Child pornography lawyer Boris Bytensky Defends One of the Largest Child Pornography Rings
KITCHENER — A local software security entrepreneur is caught up in a global bust of one of the largest child pornography rings ever seen, a network that circulated graphic images of kids as young as five.
Kitchener’s Paul Anton Sop, 42, is accused of being a customer of the child porn website Azovfilms.com, which was exposed this week after a three-year probe called Project Spade involving detectives in Toronto, investigators in the United States and police overseas.
Sop is fighting three charges — two counts of downloading child porn and one count of possessing child porn, dating back to 2010. His criminal lawyer, Boris Bytensky, described the allegations against his client as purchasing “naturist videos.”
Also charged in the widespread sting is a 62-year-old Guelph man, Terence Keleher, who’s already sitting in a U.S. jail for possession of child porn.
More than 100 Canadians were swept up in the massive probe. Another 76 were arrested in the U.S. Police say paying customers included teachers, police officers, coaches, clergy and doctors.
Sop, who co-founded a security software company in his parents’ basement and built it in into a $7-million firm with more than 115 employees, was investigated by Waterloo Regional Police after getting information from police in Toronto.
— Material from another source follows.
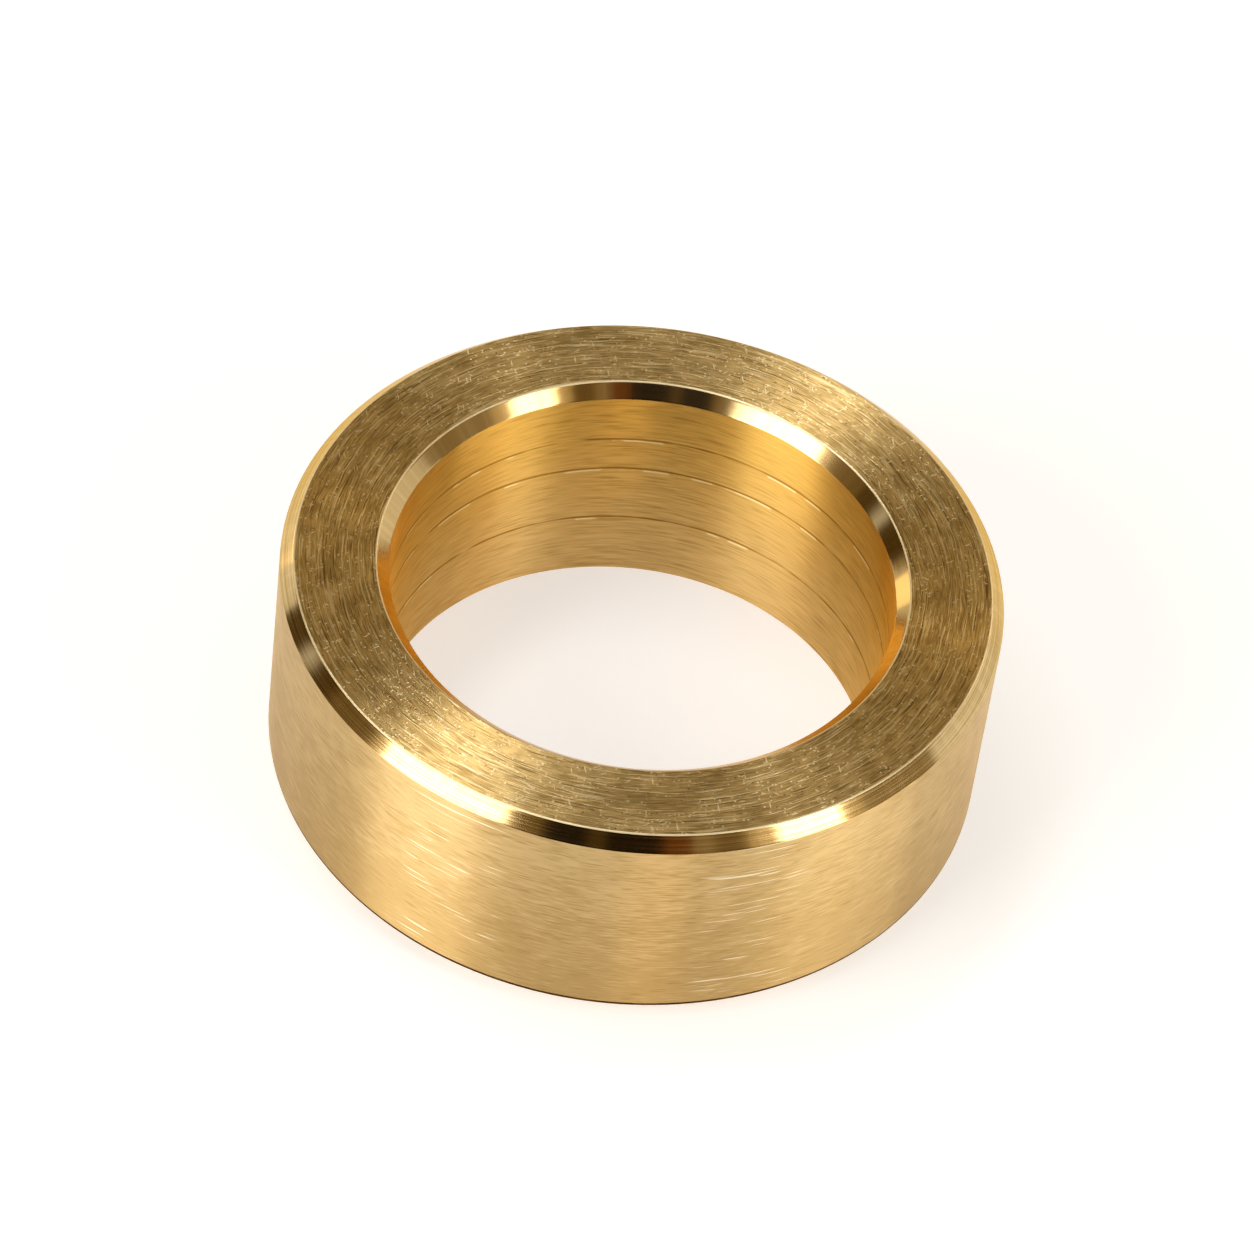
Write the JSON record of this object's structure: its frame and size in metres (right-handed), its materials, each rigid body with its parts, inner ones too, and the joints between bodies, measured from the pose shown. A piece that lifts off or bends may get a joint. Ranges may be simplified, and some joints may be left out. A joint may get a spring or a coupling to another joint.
{
  "type": "turned ring",
  "caption": "Short thick-walled brass ring, turned and bored, with flat ends and chamfered edges, for spacing or lining a shaft.",
  "frame": {"origin": "centre of the lower face, on the ring's axis", "axes": "+Z along the axis, from the lower face to the upper face with the chamfered bore; the ring is round, so X and Y may turn"},
  "size_m": [0.04, 0.04, 0.0145],
  "materials": {
    "brass": "bare brass, as turned: dull streaked end face, satin outside and bore with fine turning lines, bright chamfers"
  },
  "bodies": {
    "root": {"turned_ring": "brass"}
  },
  "joints": []
}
In February 2012, officers from the local internet Child Exploitation Unit — a three-officer team that conducted 92 investigations and charged 14 people last year — searched Sop’s home while he was out of the country.
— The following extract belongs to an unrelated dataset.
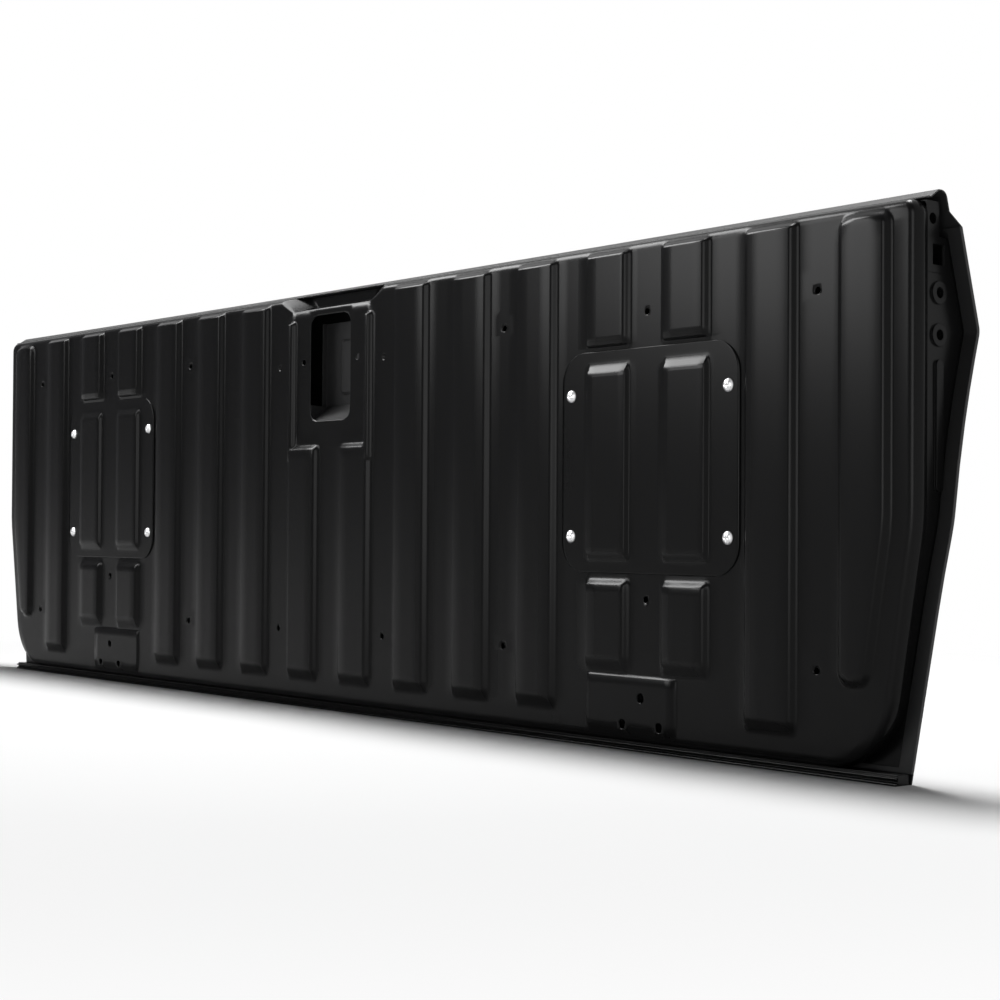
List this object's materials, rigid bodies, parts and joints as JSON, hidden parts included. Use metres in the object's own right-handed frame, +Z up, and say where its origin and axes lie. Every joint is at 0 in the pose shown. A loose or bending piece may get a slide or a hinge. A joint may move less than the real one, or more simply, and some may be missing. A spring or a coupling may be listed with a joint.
{
  "type": "pickup truck tailgate",
  "caption": "Bare pickup truck tailgate in black primer, ribbed inner panel with handle pocket, access covers, hinge and latch holes, hollow between pressed steel sheets",
  "frame": {"origin": "on the floor, under the middle of the gate's length and depth", "axes": "+X along the gate to its right end seen from the ribbed side, +Y towards the outer skin, +Z up"},
  "size_m": [1.512, 0.0724, 0.436],
  "materials": {
    "black_coat": "satin black dip primer on pressed steel",
    "screws": "bright zinc plate",
    "nuts": "black dip primer"
  },
  "bodies": {
    "root": {"inner_panel": "black_coat", "outer_skin": "black_coat", "bottom_hem": "black_coat", "handle_bracket": "black_coat", "pocket_floor": "black_coat", "right_end_wall": "black_coat", "left_end_wall": "black_coat", "right_corner_gusset": "black_coat", "left_corner_gusset": "black_coat", "right_top_corner_bracket": "black_coat", "left_top_corner_bracket": "black_coat", "right_latch_plate": "black_coat", "left_latch_plate": "black_coat", "right_latch_nuts": "nuts", "left_latch_nuts": "nuts", "right_hinge_plate": "black_coat", "left_hinge_plate": "black_coat", "right_hinge_nuts": "nuts", "left_hinge_nuts": "nuts", "right_access_cover": "black_coat", "left_access_cover": "black_coat", "right_cover_screws": "screws", "left_cover_screws": "screws"}
  },
  "joints": []
}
Upon his return, he was arrested and later released on bail.
He says he’s innocent and intends to fight the allegations in a jury trial, expected to take place in Kitchener in Superior Court next year.
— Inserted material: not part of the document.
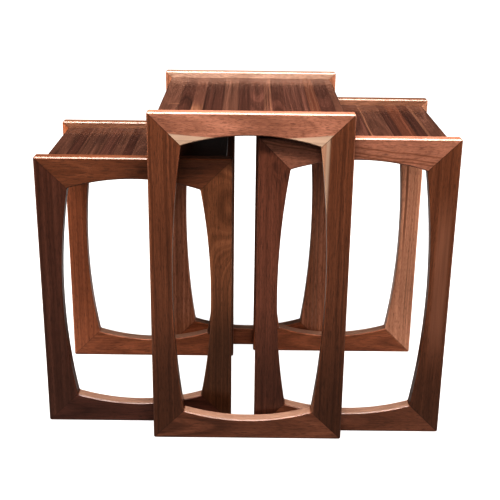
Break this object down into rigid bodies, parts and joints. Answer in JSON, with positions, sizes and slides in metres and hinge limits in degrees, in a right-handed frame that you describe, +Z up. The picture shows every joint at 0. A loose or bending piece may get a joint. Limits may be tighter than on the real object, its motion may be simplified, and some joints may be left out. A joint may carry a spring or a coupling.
{
  "type": "nesting tables",
  "caption": "Nest of walnut side tables with closed, mitred end frames bowed on the inside and stave tops set between them; the smaller tables slide in under the larger.",
  "frame": {"origin": "on the floor, at the centre of the footprint of the set with the tables pulled apart", "axes": "+X across the end frames, from the small table to the medium one; +Y from the front frames to the back ones; +Z up"},
  "size_m": [0.67, 0.386, 0.556],
  "materials": {
    "walnut_frame": "satin oiled walnut, long grain along each board",
    "walnut_light_stave": "satin oiled walnut, light stave",
    "walnut_mid_stave": "satin oiled walnut, mid stave",
    "walnut_dark_stave": "satin oiled walnut, dark stave",
    "beech_spline": "plain sawn beech, hidden in the joints"
  },
  "bodies": {
    "large_table": {"large_back_bottom_rail": "walnut_frame", "large_back_left_leg": "walnut_frame", "large_back_right_leg": "walnut_frame", "large_back_top_rail": "walnut_frame", "large_front_bottom_rail": "walnut_frame", "large_front_left_leg": "walnut_frame", "large_front_right_leg": "walnut_frame", "large_front_top_rail": "walnut_frame", "large_splines": "beech_spline", "large_top_stave_01": "walnut_mid_stave", "large_top_stave_02": "walnut_dark_stave", "large_top_stave_03": "walnut_light_stave", "large_top_stave_04": "walnut_dark_stave", "large_top_stave_05": "walnut_mid_stave", "large_top_stave_06": "walnut_dark_stave", "large_top_stave_07": "walnut_mid_stave", "large_top_stave_08": "walnut_dark_stave", "large_top_stave_09": "walnut_mid_stave", "large_top_stave_10": "walnut_mid_stave", "large_top_stave_11": "walnut_light_stave", "large_top_stave_12": "walnut_dark_stave", "large_top_stave_13": "walnut_mid_stave"},
    "medium_table": {"medium_back_bottom_rail": "walnut_frame", "medium_back_left_leg": "walnut_frame", "medium_back_right_leg": "walnut_frame", "medium_back_top_rail": "walnut_frame", "medium_front_bottom_rail": "walnut_frame", "medium_front_left_leg": "walnut_frame", "medium_front_right_leg": "walnut_frame", "medium_front_top_rail": "walnut_frame", "medium_splines": "beech_spline", "medium_top_stave_01": "walnut_mid_stave", "medium_top_stave_02": "walnut_light_stave", "medium_top_stave_03": "walnut_mid_stave", "medium_top_stave_04": "walnut_mid_stave", "medium_top_stave_05": "walnut_dark_stave", "medium_top_stave_06": "walnut_mid_stave", "medium_top_stave_07": "walnut_dark_stave", "medium_top_stave_08": "walnut_light_stave", "medium_top_stave_09": "walnut_dark_stave", "medium_top_stave_10": "walnut_mid_stave"},
    "small_table": {"small_back_bottom_rail": "walnut_frame", "small_back_left_leg": "walnut_frame", "small_back_right_leg": "walnut_frame", "small_back_top_rail": "walnut_frame", "small_front_bottom_rail": "walnut_frame", "small_front_left_leg": "walnut_frame", "small_front_right_leg": "walnut_frame", "small_front_top_rail": "walnut_frame", "small_splines": "beech_spline", "small_top_stave_01": "walnut_mid_stave", "small_top_stave_02": "walnut_dark_stave", "small_top_stave_03": "walnut_mid_stave", "small_top_stave_04": "walnut_mid_stave", "small_top_stave_05": "walnut_light_stave", "small_top_stave_06": "walnut_dark_stave", "small_top_stave_07": "walnut_mid_stave", "small_top_stave_08": "walnut_light_stave", "small_top_stave_09": "walnut_dark_stave", "small_top_stave_10": "walnut_mid_stave"}
  },
  "joints": [
    {"name": "medium_slide", "type": "slide", "parent": "large_table", "child": "medium_table", "axis": [1, 0, 0], "range_m": [-0.169, 0.196]},
    {"name": "small_slide", "type": "slide", "parent": "large_table", "child": "small_table", "axis": [-1, 0, 0], "range_m": [-0.186, 0.179]}
  ]
}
“Mr. Sop vehemently denies these allegations and will seek to demonstrate his innocence when the matter reaches trial,” Bytensky said, in an emailed statement.
His child pornography lawyer stressed that Sop is not accused of production or distribution of any films or images.
“Most importantly, there has never been any suggestion that Mr. Sop has, at any time or in any way, been involved in the making, production or distribution of any naturist or child pornographic material whatsoever, and of course he has never done so,” Bytensky said.
Police say hundreds of thousand of images seized in the sting featured “horrific acts of sexual abuse — some of the worst (officers) have seen,” according to Inspector Joanna Beaven-Desjardins, head of the Toronto police’s sex crimes unit.
Those images triggered 341 arrests across the globe and led to the rescue of 386 children, police say, making it one of the largest and most geographically vast child pornography investigations in the world.
Police focused on more than 150 of the most troubling films on the website and cross-referenced them with the Azovfilms.com customer records. They swooped on the people they believed had bought them.
The man at the centre of the probe, 41-year-old Azovfilms.com owner Brian Way, faces about two-dozen charges of making, possessing, distributing, exporting and selling the explicit images of boys, who range in age from toddlers to teens. The videos, police allege, were edited, packaged and sold from his Toronto warehouse.
Investigators who have seen videos seized from Way’s warehouse after his May 2011 arrest say they feature all boys, all young.
During the raid on Way’s business and residence, police seized 1,000 pieces of evidence: computers, servers, DVD burners, a video editing suite and hundreds of movies.
Also accused in the Project Spade investigations is Guelph’s Keleher, arrested at his home in January 2012 and charged with possessing child pornography. Police seized computers, camera equipment, digital files and DVDs.
Keleher was arrested again at the Peace Bridge in Buffalo that same month while trying to enter the United States. American customs officers searched his car after he gave vague answers and found an iPad that contained child pornography.
Keleher is now serving a sentence in a U.S. jail for possession of child porn, and Guelph Police say they plan to pursue their case against him after his release.
Among other alleged Canadian clients of Azovfilms.com are a Chatham hockey coach, a Toronto teacher, a priest and a Scout leader in Quebec, and a retired high school principal in Nova Scotia.
In the United States, police officers, educators and medical professionals were among the people arrested.
Some people have pleaded guilty and are serving sentences, while others remain before the courts, proclaiming their innocence, including Sop.
Way declined requests for an interview and his lawyer Nyron Dwyer declined to comment.
Azovfilms.com was a sophisticated site, police say. It had an Amazon.com-like interface, where clients could peruse Top 10 lists and reviews by other customers. There was a searchable catalogue, so those who knew what they wanted could go right to the desired title, and credit-card payments were accepted.
Sop may be best known in the region’s technology sector for co-founding Intellitactics, the successful Kitchener-based security software company he created with his brother in 1996.
Sop, who also helped build Golden Triangle Online, one of the region’s first internet service providers, left Intellitactics in 2005 and later started a new venture with his brother, called RedWolf Security.